Epilog. Tampak kardiolog-kardiolog senior dan para profesor yang kesemuanya sudah pensiun dari Departemen Kardiologi dan Kedokteran Vaskular Fakultas Kedokteran UI di belakang Auditorium R.S. Jantung dan Pembuluh Darah. Mereka duduk pada deretan kursi terdepan pada setiap hari konferensi ilmiah dan diskusi penelitian para PPDS jantung agar mutu pendidikan, penelitian dan cara berpikir mereka setara dengan rekan-rekannya yang berada di negara-negara penerima Kehormatan Nobel.

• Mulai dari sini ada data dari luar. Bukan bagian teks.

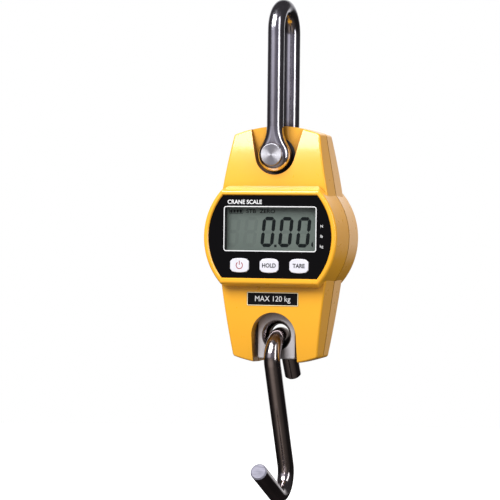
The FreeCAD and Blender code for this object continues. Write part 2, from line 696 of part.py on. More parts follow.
def display_panel():
    """Black panel, with the window and the keys' holes cut out."""
    panel = prism_y(round_window(-PANEL_FACE, PANEL_R - PANEL_GAP, PANEL_TOP - PANEL_GAP,
                                 PANEL_BOTTOM + PANEL_GAP), PANEL_THICK)
    panel = panel.cut(window_slab(0.0, -DRUM_FRONT, -PANEL_SEAT + 1.0, WINDOW_CORNER_R))
    for index in range(3):
        panel = panel.cut(prism_y(key_outline(-DRUM_FRONT, key_x(index), KEY_GAP), 6.0))
    return panel


def lcd_frame():
    """Bezel that lines the window and holds the LCD against it."""
    lcd_half_w = WINDOW_HALF_W + 1.2
    frame = slab_y(lcd_half_w + 1.1, WINDOW_BOTTOM - 2.3, WINDOW_TOP + 2.3,
                   -INNER_FACE + 0.1, -BOARD_FACE, 1.0)
    frame = frame.fuse(window_slab(0.6, -PANEL_SEAT + 0.1, -INNER_FACE + 0.1, WINDOW_CORNER_R))
    frame = frame.cut(window_slab(0.0, -DRUM_FRONT, -BOARD_FACE, WINDOW_CORNER_R))
    return frame.cut(slab_y(lcd_half_w, WINDOW_BOTTOM - 1.2, WINDOW_TOP + 1.2, -LCD_FACE, -BOARD_FACE))


def lcd_stack():
    """LCD glass, backlight and the two zebra strips, in the frame's pocket."""
    low = WINDOW_BOTTOM - 1.0
    high = WINDOW_TOP + 1.0
    half = WINDOW_HALF_W + 1.0
    back = -LCD_FACE + LCD_THICK
    glass = slab_y(half, low, high, -LCD_FACE, back)
    light = slab_y(half - 2.0, low + 2.4, high - 2.4, back, back + 2.0)
    strips = [box(-half + 1.0, half - 1.0, back, -BOARD_FACE, z - 0.8, z + 0.8)
              for z in (low + 1.0, high - 1.0)]
    return glass, light, strips


def main_board():
    """Circuit board behind the LCD, screwed to the front shell's posts."""
    outline = round_window(-BOARD_FACE, PANEL_R - 1.3, PANEL_TOP - 1.0, PANEL_BOTTOM + 0.5)
    board = prism_y(outline, BOARD_THICK)
    for x, z in BOARD_SCREWS:
        board = board.cut(rod_y(1.1, -BOARD_FACE, -BOARD_FACE + BOARD_THICK, x, z))
    return board


def board_chips():
    """Components on the board's rear, between it and the load cell."""
    back = -BOARD_FACE + BOARD_THICK
    chips = [box(x - w, x + w, back, back + t, z - h, z + h) for x, z, w, h, t in CHIPS]
    chips += [box(22.0 + 3.0 * k, 23.4 + 3.0 * k, back, back + 0.8, -69.0, -66.5) for k in range(3)]
    return chips


def key_switch(index):
    """Tact switch under a key."""
    x = key_x(index)
    body = box(x - 3.0, x + 3.0, -BOARD_FACE - 3.6, -BOARD_FACE, KEY_Z - 3.0, KEY_Z + 3.0)
    return body.fuse(rod_y(1.7, -BOARD_FACE - 4.7, -BOARD_FACE - 3.6, x, KEY_Z))


def key_cap(index):
    """Key cap with a flange behind the shell's wall, and a stem over its switch."""
    x = key_x(index)
    cap = prism_y(key_outline(-KEY_FACE, x, 0.0), KEY_FACE - INNER_FACE + 0.2)
    cap = round_edges(cap, 0.45, lambda e: abs(e.CenterOfMass.y + KEY_FACE) < 0.01)
    flange = prism_y(key_outline(-INNER_FACE + 0.2, x, 0.9), 0.8)
    stem = rod_y(1.8, -INNER_FACE + 1.0, -INNER_FACE + 2.0, x, KEY_Z)
    return cap.fuse(flange).fuse(stem).removeSplitter()


# ---------------------------------------------------------------- batteries

def battery_z(index):
    return BATTERY_Z + (1 - index) * BATTERY_PITCH


def battery(index):
    """Dry cell; the middle one lies the other way round."""
    turn = -1 if index == 1 else 1
    tip = turn * BATTERY_END
    shoulder = tip - turn * NUB_LENGTH
    base = shoulder - turn * CELL_LENGTH
    z = battery_z(index)
    can = rod_x(CELL_R, min(base, shoulder), max(base, shoulder), BATTERY_Y, z)
    can = round_edges(can, 0.5, lambda e: e.Closed)
    return can.fuse(rod_x(NUB_R, min(tip, shoulder), max(tip, shoulder), BATTERY_Y, z))


def battery_tray():
    """Open box for three cells, with a flange behind the door's opening."""
    low = BATTERY_Z - TRAY_HALF_H
    high = BATTERY_Z + TRAY_HALF_H
    tray = slab_y(TRAY_HALF_W, low, high, TRAY_BACK, TRAY_RIM, 1.0)
    flange = slab_y(TRAY_HALF_W + 3.4, low - 3.0, high + 2.7, TRAY_RIM - 0.7, TRAY_RIM, 1.5)
    tray = tray.fuse(flange)
    tray = tray.cut(slab_y(TRAY_HALF_W - TRAY_WALL, low + TRAY_WALL, high - TRAY_WALL, TRAY_FLOOR, TRAY_RIM))
    for z in (BATTERY_Z - 0.5 * BATTERY_PITCH, BATTERY_Z + 0.5 * BATTERY_PITCH):
        tray = tray.fuse(box(-21.0, 21.0, TRAY_FLOOR - 0.1, TRAY_FLOOR + 3.5, z - 0.25, z + 0.25))
    return tray.removeSplitter()


def battery_contacts():
    """A plate at each end of each cell, with a boss for the cell's tip."""
    wall = TRAY_HALF_W - TRAY_WALL
    plates = []
    for index in range(3):
        z = battery_z(index)
        for end in (-1, 1):
            face = sorted((end * wall, end * (wall - CONTACT_THICK)))
            plate = box(face[0], face[1], BATTERY_Y - 4.5, BATTERY_Y + 4.5, z - 4.5, z + 4.5)
            turn = -1 if index == 1 else 1
            if end == turn:
                boss = sorted((end * (wall - CONTACT_THICK), end * BATTERY_END))
                plate = plate.fuse(rod_x(2.4, boss[0], boss[1], BATTERY_Y, z))
            plates.append(plate)
    return plates


def battery_springs():
    """Spring behind each cell's flat end: rings held by two bars."""
    wall = TRAY_HALF_W - TRAY_WALL - CONTACT_THICK
    length = wall - (CELL_LENGTH + NUB_LENGTH - BATTERY_END)
    springs = []
    for index in range(3):
        turn = 1 if index == 1 else -1
        z = battery_z(index)
        ends = sorted((turn * wall, turn * (wall - length)))
        spring = None
        for side in (-1, 1):
            bar = rod_x(SPRING_WIRE_R, ends[0], ends[1], BATTERY_Y + side * SPRING_R, z)
            spring = bar if spring is None else spring.fuse(bar)
        for step in range(SPRING_RINGS):
            share = (step + 0.5) / SPRING_RINGS
            centre = V(ends[0] + share * length, BATTERY_Y, z)
            spring = spring.fuse(Part.makeTorus(SPRING_R, SPRING_WIRE_R, centre, V(1, 0, 0)))
        springs.append(spring)
    return springs


def door_axis():
    """Y and Z of the battery door's hinge."""
    half = 0.5 * DOOR_THICK
    return DOOR_FACE - half, DOOR_TOP - half


def battery_door():
    """Door with a round upper edge, on two hinge pins, with a sunk field and grip ribs below it."""
    axis_y, axis_z = door_axis()
    plate = slab_y(DOOR_HALF_W, DOOR_BOTTOM, axis_z, DOOR_FACE - DOOR_THICK, DOOR_FACE)
    lower = [e for e in plate.Edges if abs(e.CenterOfMass.z - DOOR_BOTTOM) < 0.01 or
             abs(e.CenterOfMass.y - DOOR_FACE) < 0.01]
    lower = [e for e in lower if abs(e.CenterOfMass.z - axis_z) > 0.1]
    plate = plate.makeFillet(0.4, lower)
    door = plate.fuse(rod_x(0.5 * DOOR_THICK, -DOOR_HALF_W, DOOR_HALF_W, axis_y, axis_z))
    door = door.cut(slab_y(DOOR_HALF_W - FIELD_MARGIN, FIELD_BOTTOM, axis_z - FIELD_MARGIN,
                           DOOR_FACE - FIELD_SINK, DOOR_FACE + FIELD_SINK, 2.0))
    for row in range(5):
        z = DOOR_BOTTOM + 3.0 + GRIP_PITCH * row
        door = door.fuse(rod_x(GRIP_R, row - GRIP_HALF_W, GRIP_HALF_W - row,
                               DOOR_FACE + GRIP_PROUD - GRIP_R, z))
    for end in (-1, 1):
        ends = sorted((end * (DOOR_HALF_W - 3.0), end * (DOOR_HALF_W + 1.7)))
        door = door.cut(rod_x(DOOR_PIN_R, ends[0], ends[1], axis_y, axis_z))
    return door


def door_pins():
    axis_y, axis_z = door_axis()
    return [rod_x(DOOR_PIN_R, x, x + 4.7, axis_y, axis_z) for x in (-DOOR_HALF_W - 1.7, DOOR_HALF_W - 3.0)]


# ---------------------------------------------------------------- wires

def bent_wire(radius, points, bend_r):
    """Round wire along straight runs joined by tangent arcs."""
    points = [V(*p) for p in points]
    edges = []
    here = points[0]
    for before, corner, after in zip(points, points[1:], points[2:]):
        inward = unit(before - corner)
        outward = unit(after - corner)
        half_turn = 0.5 * (math.pi - inward.getAngle(outward))
        reach = bend_r * math.tan(half_turn)
        start = corner + inward * reach
        end = corner + outward * reach
        to_centre = unit(inward + outward)
        middle = corner + to_centre * (bend_r / math.cos(half_turn) - bend_r)
        edges.append(Part.LineSegment(here, start).toShape())
        edges.append(Part.Arc(start, middle, end).toShape())
        here = end
    edges.append(Part.LineSegment(here, points[-1]).toShape())
    route = Part.Wire(edges)
    section = Part.Wire(Part.makeCircle(radius, points[0], points[1] - points[0]))
    return route.makePipeShell([section], True, False)


def gauge_wires():
    """Four thin leads from the load cell's side to the board."""
    back = -BOARD_FACE + BOARD_THICK
    heights = [-61.5 - 1.5 * k for k in range(4)]
    return [bent_wire(0.4, ((-CELL_HALF_W, -2.0, z), (-22.5, -2.0, z), (-22.5, back, z)), 1.0)
            for z in heights]


def battery_wires():
    """Two leads from the tray's ends to the board, one each side of the load cell."""
    back = -BOARD_FACE + BOARD_THICK
    z = BATTERY_Z + 5.0
    return [bent_wire(0.6, ((side * TRAY_HALF_W, 14.0, z), (side * 31.0, 14.0, z),
                            (side * 31.0, back, z)), 1.6) for side in (-1, 1)]


def main():
    os.makedirs("parts", exist_ok=True)
    save("shackle_bow", shackle_bow())
    save("shackle_pin", shackle_pin())
    save("pin_nut", pin_nut())
    save("pin_washers", *[ring_y(WASHER_R, PIN_R + BORE_GAP, side * (RECESS_FLOOR + WASHER_GAP),
                                 side * (EYE_IN - WASHER_GAP)) for side in (FRONT, REAR)])
    save("pin_bush", ring_y(PIN_BUSH_R, PIN_R + BORE_GAP, -CELL_HALF_T, CELL_HALF_T))
    save("load_cell", load_cell())
    save("strain_gauges", *strain_gauges())
    save("gauge_covers", *[slab_y(17.0, GAUGE_Z - 11.0, GAUGE_Z + 11.0, side * (CELL_HALF_T + 0.05),
                                  side * (CELL_HALF_T + 0.45), 2.0) for side in (FRONT, REAR)])
    save("hook_bush", hook_bush())
    save("hook", hook())
    save("front_shell", front_shell())
    save("rear_shell", rear_shell())
    save("shell_seal", shell_seal())
    save("display_panel", display_panel())
    save("window_lens", window_slab(-0.1, -PANEL_FACE + 0.15, -PANEL_SEAT, WINDOW_CORNER_R - 0.1))
    save("capacity_label", capacity_label())
    save("lcd_frame", lcd_frame())
    glass, light, strips = lcd_stack()
    save("lcd_glass", glass)
    save("backlight", light)
    save("zebra_strips", *strips)
    save("main_board", main_board())
    save("board_chips", *board_chips())
    save("key_switches", *[key_switch(index) for index in range(3)])
    for index, name in enumerate(KEY_NAMES):
        save(name, key_cap(index))
    save("battery_tray", battery_tray())
    for index in range(3):
        save("battery_%d" % (index + 1), battery(index))
    save("battery_contacts", *battery_contacts())
    save("battery_springs", *battery_springs())
    save("battery_door", battery_door())
    save("door_pins", *door_pins())
    save("gauge_wires", *gauge_wires())
    save("battery_wires", *battery_wires())
    save("shell_screws", *[screw(SHELL_SCREW_SIZE, SHELL_SCREW_SEAT, SHELL_SCREW_TIP, x, z)
                           for x, z in SHELL_SCREWS])
    save("cell_screws", *[screw(CELL_SCREW_SIZE, -CELL_HALF_T, DRUM_REAR - 5.0, x, z)
                          for x, z in CELL_SCREWS])
    save("board_screws", *[screw(BOARD_SCREW_SIZE, -BOARD_FACE + BOARD_THICK, -INNER_FACE + 2.0, x, z)
                           for x, z in BOARD_SCREWS])


main()
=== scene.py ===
# Looks for the crane scale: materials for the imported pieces, the print on the panel,
# keys and label, the LCD's segments, and a pale studio. Metres, row frame: +Z up,
# the display faces -Y, the origin is the inside of the shackle's crown.

import json
import math

import bmesh
import bpy
from mathutils import Matrix, Vector


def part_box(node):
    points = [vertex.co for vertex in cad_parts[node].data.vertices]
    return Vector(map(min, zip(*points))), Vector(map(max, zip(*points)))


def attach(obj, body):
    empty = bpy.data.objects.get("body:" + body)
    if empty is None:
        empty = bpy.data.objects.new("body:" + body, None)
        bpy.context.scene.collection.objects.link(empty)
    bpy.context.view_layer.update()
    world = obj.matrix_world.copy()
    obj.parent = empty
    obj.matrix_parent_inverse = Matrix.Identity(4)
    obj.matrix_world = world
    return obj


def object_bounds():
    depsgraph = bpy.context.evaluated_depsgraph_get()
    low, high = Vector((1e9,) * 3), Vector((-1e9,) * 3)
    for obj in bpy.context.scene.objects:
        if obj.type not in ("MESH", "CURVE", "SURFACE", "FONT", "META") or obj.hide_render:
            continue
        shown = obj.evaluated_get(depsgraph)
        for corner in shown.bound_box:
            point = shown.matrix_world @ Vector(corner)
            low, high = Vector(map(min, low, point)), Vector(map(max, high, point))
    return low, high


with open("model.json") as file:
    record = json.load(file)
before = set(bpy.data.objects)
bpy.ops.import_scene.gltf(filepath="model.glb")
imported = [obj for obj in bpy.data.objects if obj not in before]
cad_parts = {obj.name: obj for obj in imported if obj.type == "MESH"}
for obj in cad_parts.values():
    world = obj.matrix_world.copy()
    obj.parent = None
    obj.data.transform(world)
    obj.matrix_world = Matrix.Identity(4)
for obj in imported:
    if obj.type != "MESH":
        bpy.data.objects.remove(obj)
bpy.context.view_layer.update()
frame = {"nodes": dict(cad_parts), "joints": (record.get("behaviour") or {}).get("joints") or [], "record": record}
NODES = frame["nodes"]
PIN = Vector(next(j["pos_m"] for j in frame["joints"] if j["name"] == "housing_swing"))
MM = 0.001

# Thickness of a print, and how far its front stands proud of the surface below it
PRINT_THICK = 0.04 * MM
PRINT_PROUD = 0.01 * MM
# Height of a capital letter over the text size, in the font that Blender brings
CAPITAL = 0.73
# How far the outline of a bold letter is let out
BOLD = 0.06 * MM
EXTRA_BOLD = 0.11 * MM

# The reading on the LCD
DIGIT_HEIGHT = 18.0 * MM
DIGIT_WIDTH = 8.2 * MM
DIGIT_BAR = 2.15 * MM
DIGIT_PITCH = 11.1 * MM
DIGIT_SLANT = 0.1

# Painted shade: steel in corners goes towards this share of its own red, green and blue
SHADE_TINT = (0.16, 0.096, 0.064)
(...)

Tokoh-tokoh senior tersebut pantas disebut telah memiliki Ruh Pendidikan Tinggi karena mereka sesungguhnya nyaris tidak menerima imbalan apapun, bahkan mengeluarkan ongkosnya pribadi untuk datang dan membeli sepiring nasi untuk makan siangnya sendiri. “May TheForce be with you.” Salam Kuantum dari alam kenyataan serta jagatnya Star Wars.